Bild: So düster wurde das Märchen von Hänsel und Gretel noch nicht erzählt
Ein ganzer Raum ist „Hänsel und Gretel“ gewidmet. Es ist ein rundes Dutzend
breiter, großformatiger Bilder, in denen die Farbe Schwarz dominiert. Aus
einem Gestrüpp kräftiger Pinselstriche entsteht ein dichter Wald, in dessen
lichten Winkeln sich die bekannte Geschichte abspielt. So düster wurde das
Märchen noch nicht erzählt.
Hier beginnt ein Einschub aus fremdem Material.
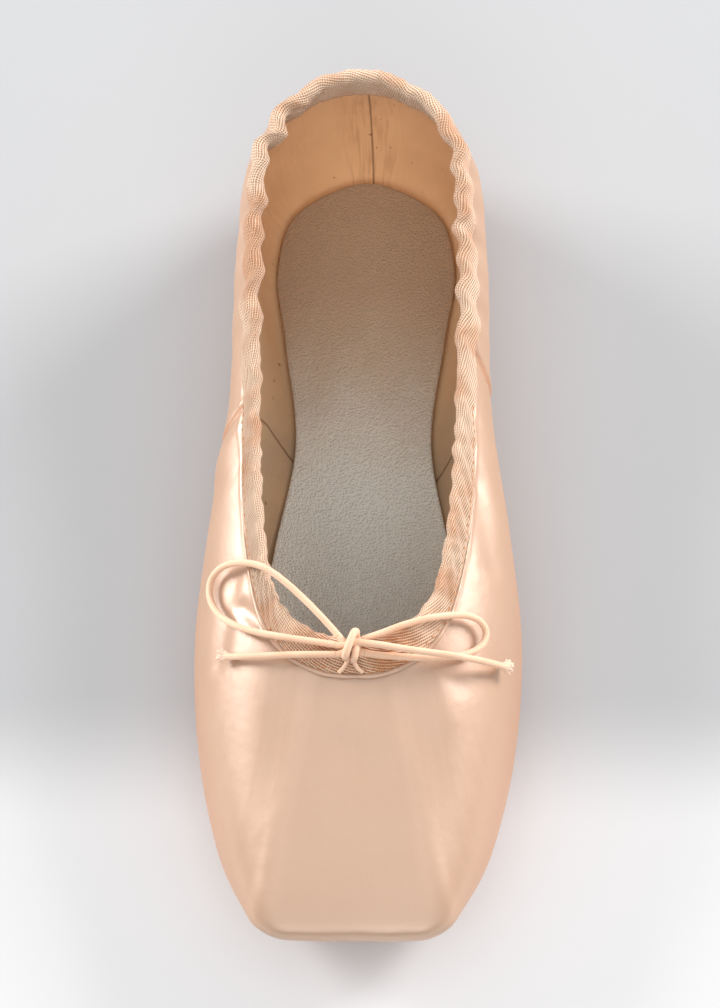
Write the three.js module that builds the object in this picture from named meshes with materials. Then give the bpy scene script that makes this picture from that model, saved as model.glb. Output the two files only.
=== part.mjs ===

Das Geschwisterpaar ist nie von Nahem zu sehen,
es erscheint als Schattenriss von Kindern, die Hand in Hand durch den
dunklen Wald irren.
Besonders finster erscheint die Szene, in der die ahnungslosen Kinder auf
einer Lichtung alleingelassen werden und ihre Rabeneltern sich mit
verstohlenen Blicken aus dem Bild schleichen.Der Betrachter spürt förmlich
die Inspiration, die der italienische Zeichner Lorenzo Mattotti bei der
Arbeit verspürt haben muss, um diese expressiven, atmosphärisch dichten
Illustrationen (2009) zum Grimm’schen Märchen zu kreieren, allein mit
schwarzer Tusche, aber mit malerischem Pinselschwung.
Dem 1954 in Brescia geborenen, heute in Paris lebenden Comiczeichner und
Illustrator hat das Cartoonmuseum Basel eine feine, vielgestaltige
Ausstellung gewidmet, die sich durch das ganze verwinkelt gebaute Haus
zieht. „Imago“ nennt sich die Schau, und spielt damit mit den verschiedenen
Bedeutungen des lateinischen Worts („Bild“, „Trugbild“ oder „inneres …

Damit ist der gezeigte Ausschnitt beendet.